> [Exercise requirements] List each line of the data in which the string "slide" appears.

** BEGIN **

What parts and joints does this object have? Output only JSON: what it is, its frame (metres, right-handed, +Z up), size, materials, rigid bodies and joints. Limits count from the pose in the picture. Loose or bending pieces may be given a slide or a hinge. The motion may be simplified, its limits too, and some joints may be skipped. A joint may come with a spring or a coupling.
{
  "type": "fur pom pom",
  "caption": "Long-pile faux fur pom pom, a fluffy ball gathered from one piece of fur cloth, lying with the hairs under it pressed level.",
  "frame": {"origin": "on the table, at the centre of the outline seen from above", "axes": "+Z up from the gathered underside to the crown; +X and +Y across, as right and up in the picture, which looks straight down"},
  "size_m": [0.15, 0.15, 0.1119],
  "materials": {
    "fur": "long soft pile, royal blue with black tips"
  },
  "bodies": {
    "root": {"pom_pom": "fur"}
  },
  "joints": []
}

** END **
** BEGIN **

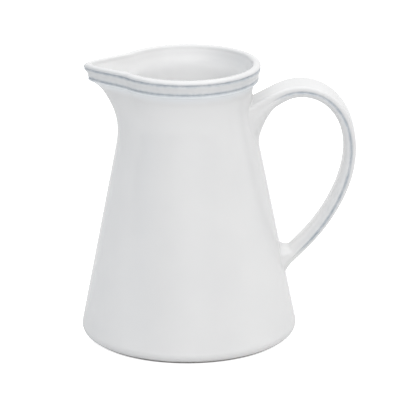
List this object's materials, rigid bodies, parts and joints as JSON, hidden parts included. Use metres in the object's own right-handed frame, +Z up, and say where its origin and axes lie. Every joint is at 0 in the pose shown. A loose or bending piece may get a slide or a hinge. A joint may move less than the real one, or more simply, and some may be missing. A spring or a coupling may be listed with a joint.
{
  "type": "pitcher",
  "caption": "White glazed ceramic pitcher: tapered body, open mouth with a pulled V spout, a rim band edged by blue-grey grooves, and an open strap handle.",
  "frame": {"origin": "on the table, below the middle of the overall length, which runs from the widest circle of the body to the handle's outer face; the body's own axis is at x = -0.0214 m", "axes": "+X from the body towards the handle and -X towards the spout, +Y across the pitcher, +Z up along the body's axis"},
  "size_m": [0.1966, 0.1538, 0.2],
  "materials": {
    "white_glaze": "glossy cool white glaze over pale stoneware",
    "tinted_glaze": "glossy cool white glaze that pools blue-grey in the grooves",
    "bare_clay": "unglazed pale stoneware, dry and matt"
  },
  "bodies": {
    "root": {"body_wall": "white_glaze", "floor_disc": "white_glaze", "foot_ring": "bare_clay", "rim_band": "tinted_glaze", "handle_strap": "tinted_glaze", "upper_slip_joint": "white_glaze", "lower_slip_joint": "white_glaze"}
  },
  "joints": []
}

** END **

> [Exercise response]
What parts and joints does this object have? Output only JSON: what it is, its frame (metres, right-handed, +Z up), size, materials, rigid bodies and joints. Limits count from the pose in the picture. Loose or bending pieces may be given a slide or a hinge. The motion may be simplified, its limits too, and some joints may be skipped. A joint may come with a spring or a coupling.
List this object's materials, rigid bodies, parts and joints as JSON, hidden parts included. Use metres in the object's own right-handed frame, +Z up, and say where its origin and axes lie. Every joint is at 0 in the pose shown. A loose or bending piece may get a slide or a hinge. A joint may move less than the real one, or more simply, and some may be missing. A spring or a coupling may be listed with a joint.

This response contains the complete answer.